Johannes Tuchel begreift Thomas Karlaufs Stauffenberg vor allem als Anregung zur weiteren Diskussion über den Widerstand gegen den Nationalsozialismus, als solches begrüßt er das Buch. Um ein Gesamtbild des Umsturzversuches vom 20. Juli '44 zu bekommen, empfiehlt er weitere Lektüre. Karlaufs Buch besticht für ihn vor allem durch die kritische Auseinandersetzung mit älteren Darstellungen und die Fokussierung auf die politisch-militärische Motivation Stauffenbergs, mit der der Autor die konstante Gegnerschaft Stauffenbergs zum Nationalsozialismus zu widerlegen sucht. Über die drei Lebenswelten (Familie, Offizierskorps, George-Kreis), mit deren Hilfe der Autor die Wende im Denken Stauffenbergs zu analysieren sucht, liest Tuchel mit großem Interesse, auch wenn er den Gegensatz von Verantwortung und Gesinnung, den der Autor bei seiner im übrigen souveränen Darstellung erneut aufmacht, nicht erkenntnisfördernd findet. Spannend und dicht scheint Tuchel nicht zuletzt die Nachzeichnung der Attentatsvorbereitungen im Buch. Stauffenbergs Entwicklung zwischen 1942 und 1944 findet er beeindruckend dargestellt. Wie Stauffenberg nach einem erfolgreichen Umsturz politisch agieren wollte, behandelt der Autor aber zu knapp, kritisiert Tuchel.

Rezensionsnotiz zu Frankfurter Rundschau, 09.03.2019

Rezensent Wolfram Wette erfährt bei Thomas Karlauf Näheres über die Motive, die Stauffenberg zum Attentat vom 20. Juli 1944 veranlassten, über die Sozialisation des Attentäter, sein Weltbild, seine Überzeugungen und Erwägungen Hitlers Ermordung betreffend. Das letztere nicht moralisch, sondern rein militärisch und machtpolitisch waren, lernt Wette ebenso. Stauffenberg fürchtete, fasst der Rezensent zusammen, das ein verlorener Krieg vor allem eine Katastrophe für die deutsche Offizierskaste sein würde.  Überzeugend findet er Karlaufs Arbeit aufgrund ihrer Distanziertheit, des Verzichts auf weltanschauliche Perspektiven und ihrer historisierenden Gelassenheit.
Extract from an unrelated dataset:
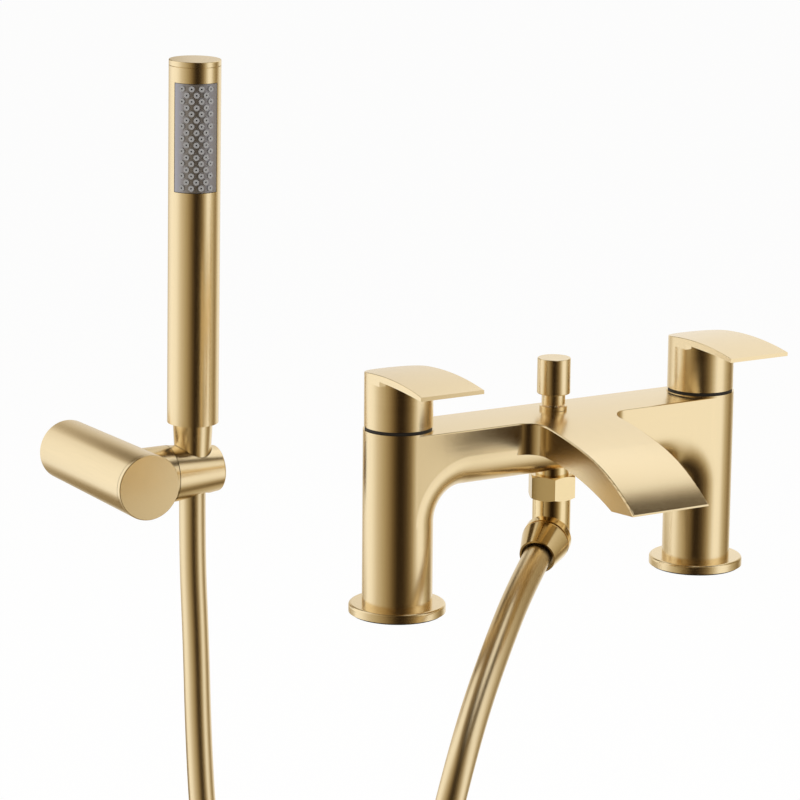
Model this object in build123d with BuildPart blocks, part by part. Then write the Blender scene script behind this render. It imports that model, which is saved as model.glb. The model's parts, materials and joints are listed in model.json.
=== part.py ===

Der Kenntnisreichtum des Buches in Bezug auf Stauffenbergs Lebensweg in militärhistorischen Zusammenhängen oder auch der Einfluss Stefan Georges auf den Stauffenberg-Kreis - laut Wette sieht Karlauf in ihm den "geistigen Urheber des Attentats" vom 20. Juli - verblüfft den Rezensenten.

Rezensionsnotiz zu Die Zeit, 07.03.2019

Gäbe es heute noch ein Debatten-Feuilleton, dann würde über Jens Jessens ausführliche Kritik an Thomas Karlaufs Stauffenberg-Biografie heftig diskutiert! Man kann nicht behaupten, dass Jessen die Verdienste des Buchs nicht würdigt, aber ihm ist unwohl, dass Karlauf Stauffenbergs Handeln allein aus seiner George-Anhängerschaft ableitet. Letztlich, so Jessen, finde Karlauf weder eine plausibe gesinnungsethische, noch eine verantwortungsethische Begründung für Stauffenbergs Tat und müsse darum bei Stauffenberg eine "Verklärung der reinen Tat" unterstellen. Damit entsorgt er für Jessen das eigentliche, nämlich den Todesmut der Attentäter, bei aller politischen Zwiespältigkeit, die sie auch gehabt haben mögen. Dabei findet Jessen, dass Karlauf Stauffenberg mit dem bloßen George-Rekurs nicht gerecht werde: Stauffenberg sei ein Rationalist gewesen, der "verschwurbelte Nationalschmock" Georges gebe da nicht so viel Aufschluss. Am Ende der Kritik wird's ganz hart: Im Grunde stellte Karlauf die Attentäter als auch nicht viel besser als die Nazis dar. Nur Hellmuth Stieff werde als einer genannt, der über die Naziverbrechen entsetzt gewesen sei. Bei anderen werde dies Entsetzen unterschlagen. Das "unabsichtlich Tendenziöse" der Biografie liegt für den Rezensenten darin, dass den Widerständlern kaum weniger Schuld zugemessen wird als den Tätern. Jessen sieht es als "moralische Kapitulation" der Gegenwart vor dem Heldenmut der Attentäter.